To check propagation, query multiple DNS servers and compare:

dig @8.8.8.8 yourdomain.com +short
dig @1.1.1.1 yourdomain.com +short
dig @9.9.9.9 yourdomain.com +short

These query Google’s DNS (8.8.8.8), Cloudflare’s DNS (1.1.1.1), and Quad9 (9.9.9.9). If they all return the same answer, your change has likely propagated widely. If they differ, some servers still have cached old data.

You can also check the TTL to see how long the record will be cached:

dig yourdomain.com

Look for the number in the answer section between the record name and the record type. That’s the TTL in seconds. A record with TTL 300 will be cached for 5 minutes before the server checks for updates.

Common DNS troubleshooting

Domain doesn’t resolve at all: Check if NS records exist and point to valid nameservers. If there are no nameservers, the domain isn’t properly configured.

Website shows wrong content: Check A/AAAA records. The domain might be pointing to the wrong server. Also check for CNAME records that might be redirecting to somewhere unexpected.

Email isn’t working: Check MX records. They should point to your mail server. Also verify that the mail server’s hostname resolves correctly.

SSL certificate errors: Sometimes caused by DNS issues if the domain resolves to the wrong IP. The certificate is for a specific domain, and if you’re hitting the wrong server, it won’t match.

Changes aren’t showing up: Check TTL and query multiple DNS servers. If some servers show new data and others show old, you’re in the propagation window. Wait for TTL to expire.

Web-based DNS tools

Various websites offer DNS lookup tools. You type in a domain, they show you the records. Some even query from multiple locations worldwide to check propagation.

These work fine, but they have privacy implications. The website knows what domains you’re looking up. For sensitive domains or internal infrastructure, you probably don’t want that information logged by a third party.

Web tools also can’t query your local DNS resolver. If you’re troubleshooting why a domain won’t resolve on your machine specifically, you need to use local tools.

GUI alternatives on Mac

Apple’s Network Utility had a Lookup tab that provided a graphical interface for DNS queries. You’d enter a domain, select a record type, and click the button. The results appeared in a text field. Simple and accessible.

Apple removed Network Utility in Big Sur. If you want a GUI for DNS lookups now, you need a third-party app.

NetUtil includes DNS lookup with a clean interface. Enter a domain, select record types, and see results formatted in a readable way. No syntax to remember, no parsing terminal output.

For people who run DNS lookups occasionally, a GUI tool removes friction. For power users who do this constantly, command line tools are faster once you know them.

Beyond basic lookups

DNS has gotten more complex over the years. DNSSEC adds cryptographic signatures to verify record authenticity. DNS over HTTPS (DoH) and DNS over TLS (DoT) encrypt queries for privacy. CAA records specify which certificate authorities can issue certificates for a domain.

dig supports querying DNSSEC records with the +dnssec flag. For DoH and DoT, you need specialized tools or DNS resolvers that support these protocols.

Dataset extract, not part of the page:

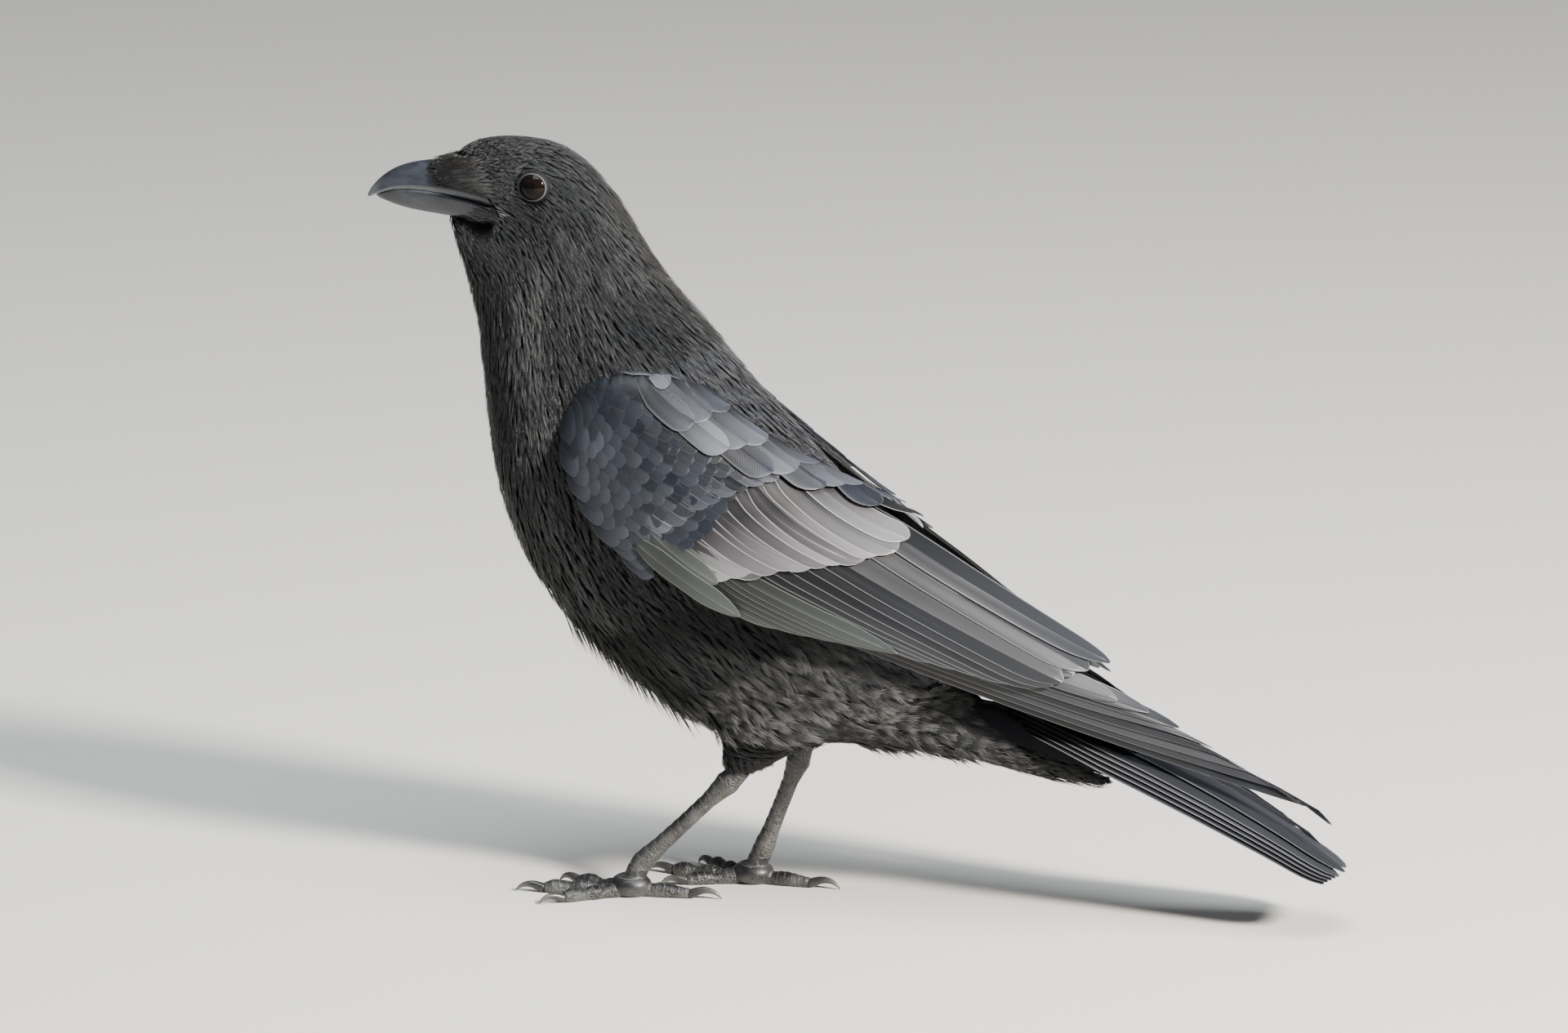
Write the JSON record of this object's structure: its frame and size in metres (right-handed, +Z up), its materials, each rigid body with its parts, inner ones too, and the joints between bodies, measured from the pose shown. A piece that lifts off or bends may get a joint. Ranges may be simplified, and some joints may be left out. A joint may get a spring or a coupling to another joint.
{
  "type": "carrion crow",
  "caption": "Life-size still model of a walking carrion crow with folded wings, one foot ahead of the other, standing on flat soles.",
  "frame": {"origin": "on the floor, under the middle of the length from bill tip to tail tip and the middle of the width", "axes": "+Z up; -X is the way the bird faces, so +X runs back to the tail; -Y is the bird's left side"},
  "size_m": [0.3728, 0.0962, 0.2841],
  "materials": {
    "body_feathers": "overlapping black feathers with a soft blue-green sheen",
    "flight_feathers": "stiff smooth black vanes with paler worn edges",
    "bill_horn": "slate-black horn with a soft gloss, worn pale at the tip",
    "eye_ball": "wet dark brown eye",
    "leg_scales": "black scaled skin with silvery highlights",
    "claw_horn": "grey-black curved horn"
  },
  "bodies": {
    "root": {"alula_left": "flight_feathers", "alula_right": "flight_feathers", "bill_lower": "bill_horn", "bill_upper": "bill_horn", "claw_left_hind": "claw_horn", "claw_left_inner": "claw_horn", "claw_left_middle": "claw_horn", "claw_left_outer": "claw_horn", "claw_right_hind": "claw_horn", "claw_right_inner": "claw_horn", "claw_right_middle": "claw_horn", "claw_right_outer": "claw_horn", "eye_left": "eye_ball", "eye_right": "eye_ball", "head": "body_feathers", "neck": "body_feathers", "primaries_inner_left": "flight_feathers", "primaries_inner_right": "flight_feathers", "primaries_mid_left": "flight_feathers", "primaries_mid_right": "flight_feathers", "primaries_outer_left": "flight_feathers", "primaries_outer_right": "flight_feathers", "primary_coverts_left": "flight_feathers", "primary_coverts_right": "flight_feathers", "rump": "body_feathers", "scapulars_left": "body_feathers", "scapulars_right": "body_feathers", "secondaries_left": "flight_feathers", "secondaries_right": "flight_feathers", "shank_left": "leg_scales", "shank_right": "leg_scales", "tail_left_1": "flight_feathers", "tail_left_2": "flight_feathers", "tail_left_3": "flight_feathers", "tail_left_4": "flight_feathers", "tail_left_5": "flight_feathers", "tail_middle": "flight_feathers", "tail_right_1": "flight_feathers", "tail_right_2": "flight_feathers", "tail_right_3": "flight_feathers", "tail_right_4": "flight_feathers", "tail_right_5": "flight_feathers", "tertials_left": "flight_feathers", "tertials_right": "flight_feathers", "thigh_left": "body_feathers", "thigh_right": "body_feathers", "toe_left_hind": "leg_scales", "toe_left_inner": "leg_scales", "toe_left_middle": "leg_scales", "toe_left_outer": "leg_scales", "toe_right_hind": "leg_scales", "toe_right_inner": "leg_scales", "toe_right_middle": "leg_scales", "toe_right_outer": "leg_scales", "trunk": "body_feathers", "wing_arm_left": "body_feathers", "wing_arm_right": "body_feathers", "wing_coverts_left": "body_feathers", "wing_coverts_right": "body_feathers"}
  },
  "joints": []
}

For most troubleshooting, basic A, CNAME, MX, and TXT lookups cover what you need. But DNS keeps evolving, and the tools evolve with it.

Pick what works

There’s no wrong choice among nslookup, dig, and host. They all query DNS and return accurate results. Pick based on what output format you prefer and how much detail you need.

If Terminal isn’t your thing, GUI tools exist. The important thing is being able to check DNS when you need to. Whether that’s a quick IP lookup or a detailed propagation analysis, the tools are available.